I think EINTR will never return in the middle of processing VMA's for the behaviours supported by process_madvise().
It can return EINTR when:
- PTRACE_MODE_READ is being checked in mm_access() where it is waiting
on task->signal->exec_update_lock. EINTR returned from here guarantees that process_madvise() didn't event start processing. https://elixir.bootlin.com/linux/v5.16.14/source/mm/madvise.c#L1264 --> https://elixir.bootlin.com/linux/v5.16.14/source/kernel/fork.c#L1318
- The process_madvise() started processing VMA's but the required
behavior on a VMA needs mmap_write_lock_killable(), from where EINTR is returned. The current behaviours supported by process_madvise(), MADV_COLD, PAGEOUT, WILLNEED, just need read lock here. https://elixir.bootlin.com/linux/v5.16.14/source/mm/madvise.c#L1164 **Thus I think no way for EINTR can be returned by process_madvise() in the middle of processing.** . No?
for EINVAL:
The only case, I can think of, where EINVAL can be returned in the middle of processing is in examples like, given range contains VMA's with a hole in between and one of the VMA contains the pages that fails can_madv_lru_vma() condition. So, it's a limitation that this returns -EINVAL though some bytes are processed. OR Since there exists still some invalid bytes processed it is valid to return -EINVAL here and user has to check the address range sent?
for ENOMEM:
Though complete range is processed still returns ENOMEM. IMO, This shouldn't be treated as error which the patch is targeted for. Then there is limitation case that you mentioned below where it returns positive processes bytes even though it didn't process anything if it couldn't find any vma for the first iteration in madvise_walk_vmas
I think the above limitations with EINVAL and ENOMEM are arising because we are relying on do_madvise() functionality which madvise() call uses to process a single VMA. When 'struct iovec' vector processing interface is given in a system call, it is the expectation by the caller that this system call should return the correct bytes processed to help the user to take the correct decisions. Please correct me If i am wrong here.

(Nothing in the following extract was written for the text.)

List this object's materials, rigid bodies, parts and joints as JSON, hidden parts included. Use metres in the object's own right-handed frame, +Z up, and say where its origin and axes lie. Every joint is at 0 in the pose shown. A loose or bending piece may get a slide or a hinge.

So, should we add the new function say do_process_madvise(), which take cares of above limitations? or any alternative suggestions here please?
What I am thinking now is that the process_madvise needs own iterator(i.e., do_process_madvise) and it should represent exact bytes it addressed with exacts ranges like process_vm_readv/writev. Poviding valid ranges is responsiblity from the user.
IMO, it's worth to note in man page.
Or the current patch for just ENOMEM is sufficient here and we just have to update the man page?
In addition, this change returns positive processes bytes even though it didn't process anything if it couldn't find any vma for the first iteration in madvise_walk_vmas.
Thanks, Charan